Is your group health plan still grandfathered?
Posted February 27, 2019
If your organization managed to hang on to grandfathered status for its group health care plan under the Affordable Care Act (ACA), and you’d like to retain it, you might be interested to know that the government is looking for input on how to help.
In a request for information published in the February 25, 2019 Federal Register, the Internal Revenue Service, Employee Benefits Security Administration, and the Centers for Medicare & Medicaid Services asked for public input to help better understand the challenges that group health plans and group health insurance issuers face in avoiding a loss of grandfathered status, and to determine whether there are opportunities for the Departments to help preserve the status in ways that would benefit employers, employee organizations, plan participants and beneficiaries, and other stakeholders.
In addition to what the government can do to help generally maintain grandfathered status, it is interested in hearing about the following:
- What challenges group health plan sponsors and group health insurance issuers face regarding retaining the grandfathered status of a plan or coverage.
- The primary reasons for maintaining the status.
- The costs, benefits, and other factors considered when determining whether to retain the status.
- Whether preserving the status is important to plan participants and beneficiaries.
- The typical change in benefits, employer contributions, and cost-sharing requirements that cause a plan to lose the status.
- Whether the grandfathered health plan disclosure requirements provide adequate, useful, and timely information to plan participants.
Under the ACA, which was effective March 23, 2010, certain grandfathered group health plans and insurance coverage don't have to meet the full requirements of ACA plans as long as they maintain that status. Such plans, for example, do not have to cover certain preventive services without cost sharing, nor are they subject to the annual limitation on cost sharing.

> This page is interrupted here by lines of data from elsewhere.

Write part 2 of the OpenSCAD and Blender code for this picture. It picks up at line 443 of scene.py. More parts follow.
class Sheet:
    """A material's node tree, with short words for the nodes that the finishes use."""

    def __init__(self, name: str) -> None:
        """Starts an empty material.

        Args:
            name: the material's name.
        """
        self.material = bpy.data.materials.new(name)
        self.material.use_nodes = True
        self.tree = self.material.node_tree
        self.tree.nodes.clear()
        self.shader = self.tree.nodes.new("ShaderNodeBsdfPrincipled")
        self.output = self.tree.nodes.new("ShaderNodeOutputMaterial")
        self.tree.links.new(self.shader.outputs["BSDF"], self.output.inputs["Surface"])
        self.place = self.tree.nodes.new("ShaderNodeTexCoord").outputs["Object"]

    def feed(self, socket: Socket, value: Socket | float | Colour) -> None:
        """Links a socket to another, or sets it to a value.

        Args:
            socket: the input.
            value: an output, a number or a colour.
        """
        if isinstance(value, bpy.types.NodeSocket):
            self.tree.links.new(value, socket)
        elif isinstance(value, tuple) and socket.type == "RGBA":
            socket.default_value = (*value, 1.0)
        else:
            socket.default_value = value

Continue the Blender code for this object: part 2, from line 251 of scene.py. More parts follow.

A group health plan or group health insurance coverage is considered grandfathered if it has continuously provided coverage for someone (not necessarily the same person, but at all times at least one person) since March 23, 2010, and if it has not ceased to be a grandfathered plan due to certain actions taken by the plan (or its sponsor) or issuer, such as making certain changes to benefits, cost-sharing requirements, and contribution rates. Since employers often revise such coverage, it is easy to lose grandfathered status. Once grandfathered status is lost, it cannot be recovered. According to a Kaiser Family Foundation survey, only 20% of employers offering health benefits in 2018 had at least one grandfathered plan.
Comments must be received no later than 5 p.m. on March 27, 2019. They may be submitted electronically at the Federal eRulemaking Portal, by regular mail (Centers for Medicare & Medicaid Services, Department of Health and Human Services, Attention: CMS-9923-NC, P.O. Box 8013, Baltimore, MD 21244-1850), or by express or overnight mail (Centers for Medicare & Medicaid Services, Department of Health and Human Services, Attention: CMS-9923-NC, Mail Stop C4-26-05, 7500 Security Boulevard, Baltimore, MD 21244-1850).